Take a cyberpunk world, paint it in the style of exquisitely crafted pixel art, then throw in some neo-noir detective motifs and you get Tales of the Neon Sea. The new detective puzzle game from Chinese developer Palm Pioneer has almost all the right ingredients for an arresting experience.

All the game really needs now is an engrossing story.

While playing Neon Sea, I often found myself trudging through tedious puzzles, not knowing where they would take me, instead of feeling immersed in a gripping narrative. This could be because the current Steam version only has game’s first three chapters, after which the story abruptly stops. Palm Pioneer says the rest of the game will be available in the fall.

That doesn’t help with where the game stands now, though. While I was left with the feeling of wanting to be more immersed in the game’s gorgeous world, I also felt unfulfilled after I was dragged through a bunch of uninspiring puzzles without delivering any meaningful payoff.

All things considered, Tales of the Neon Sea is a beautiful puzzle game, but it’s also a missed opportunity. Given the game's conventional selection of puzzles, it feels much more like a traditional puzzle game than the eye-opening adventure it’s presented as.

Tales of the Neon Sea is good at creating the cyberpunk atmosphere in the game, but it feels empty at heart without good gameplay design. (Picture: Palm Pioneer)

That said, the game does start off with an interesting hook. You find yourself waking up in the sewage as a wounded cyborg detective, with scythe-carrying Death trailing close behind. You then narrowly escape Death and scavenge spare parts to patch yourself up. As you undergo reparation, the game takes you back to the very beginning.

In the main story line, you play as a ex-spec-ops-turned-private-detective who lives in a world inhabited by both humans and robots. Robots still mostly act as human servants, but the political winds are changing and a robot liberation movement is brewing.

You are then introduced to a new case involving the brutal murder of a wealthy elderly woman. After collecting clues at the crime scene, you find that your primary suspects are the daughter of "an important man" and the victim's own robot butler whose brain is implanted with a foreign device. So off you embark on a journey to unravel the mystery.

Sounds interesting, right? The premise of the story is captivating, but much of this exciting narrative gets bogged-down by too many conventional puzzles that usually involve something geometric or sequential. A typical puzzle in the game might be to align the circuitry on a board that is divided into many blocks. You will have to rotate these blocks until certain wires are connected.

Many of these puzzles feel like classic video game tropes that are a dime a dozen in the puzzle game genre. Occasionally, though, you’ll get some memorable sequences. In one part of the game I had to pick apart the robot butler's skull layer by layer through solving different puzzles.

But overall the puzzles are not the most imaginative. Even though puzzles don’t really repeat in the game, you’ll notice many of them can feel very similar.

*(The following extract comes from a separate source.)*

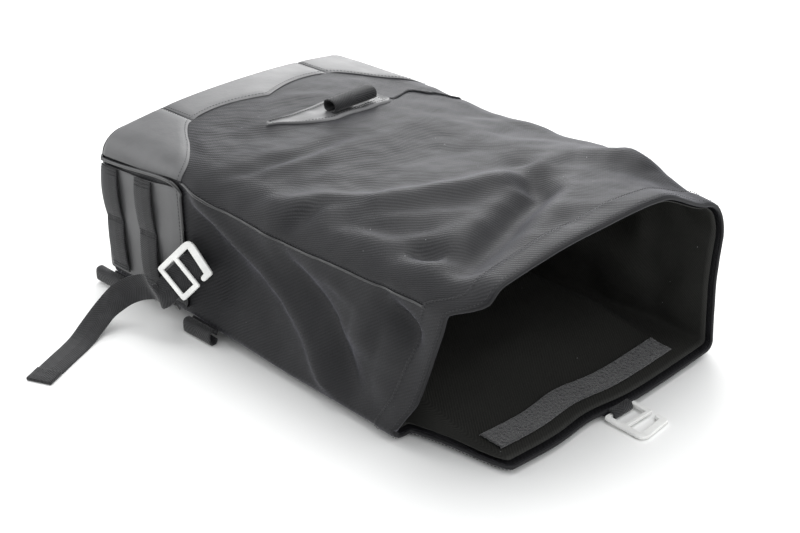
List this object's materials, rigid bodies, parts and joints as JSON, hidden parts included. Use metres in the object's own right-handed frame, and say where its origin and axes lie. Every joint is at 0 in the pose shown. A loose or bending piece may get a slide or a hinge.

In addition to puzzles, the game also asks you to do a several banal favors for the non-player characters. For example, in order to get into the Rainbow Club, you will have to help the manager get his showgirls back to work. Persuading the women requires completing trivial tasks like finding a music box for one of them.

The tasks may not be very exciting, but interactions with the NPCs are actually highlight of the game. These characters push you to further explore the game’s highly-detailed world. Some NPCs also have interesting and quirky personalities. Since the tasks feel hackneyed, though, and the rewards are anticlimactic, they don’t feel like engaging adventures.

Your name is Rex and your crime-solving buddy is a cat called William. (Picture: Palm Pioneer)

Overall, repetitive puzzles and time-killing sequences make the game feel poorly paced. While it gets off to a strong start, the game eventually feels like it’s just dragging along.

Disappointing gameplay aside, Neon Sea does shine in other areas. The visuals are the game’s biggest selling point. While the in-game environment adopts a pixel art aesthetic, characters have an edgier comic book style when they appear with a dialogue box. Both styles are a pleasure to look at.

When it comes to the in-game environment, which is colored with a lively neon purple palette, it looks like every object is carefully drawn. While the pixel art style has become a bit ubiquitous these days, Neon Sea stands out with an impressive cyberpunk style in its cityscape.

The game is also flush with Easter Eggs, dropping references to everything from the hit indie game Shovel Knight to the cinema classic The Godfather. These come as pleasant surprises for a game in which the payoffs feel few and far between.

Speaking of The Godfather, the film is referenced in my favorite part of the game. In this part, I got to play as the detective's cat, who has to infiltrate a street cat gang under threat from a rival gang of biocats. Many cats have names straight out of The Godfather. It is hilarious to be conversing with the smug cat versions of Tessio, Paulie and Connie. However, as good as this set piece is, it doesn't really help progress the main plot, making it a lot less satisfying than it could have been.

You play as William, who’s paying Don Vito a visit because you need to enter the biocats’ territory to retrieve evidence for the detective.

All in all, Tales of the Neon Sea is a pretty game with a lot of potential that it fails to live up to. In the game’s current form, the beautiful art is blighted by mediocre game design and terrible pacing.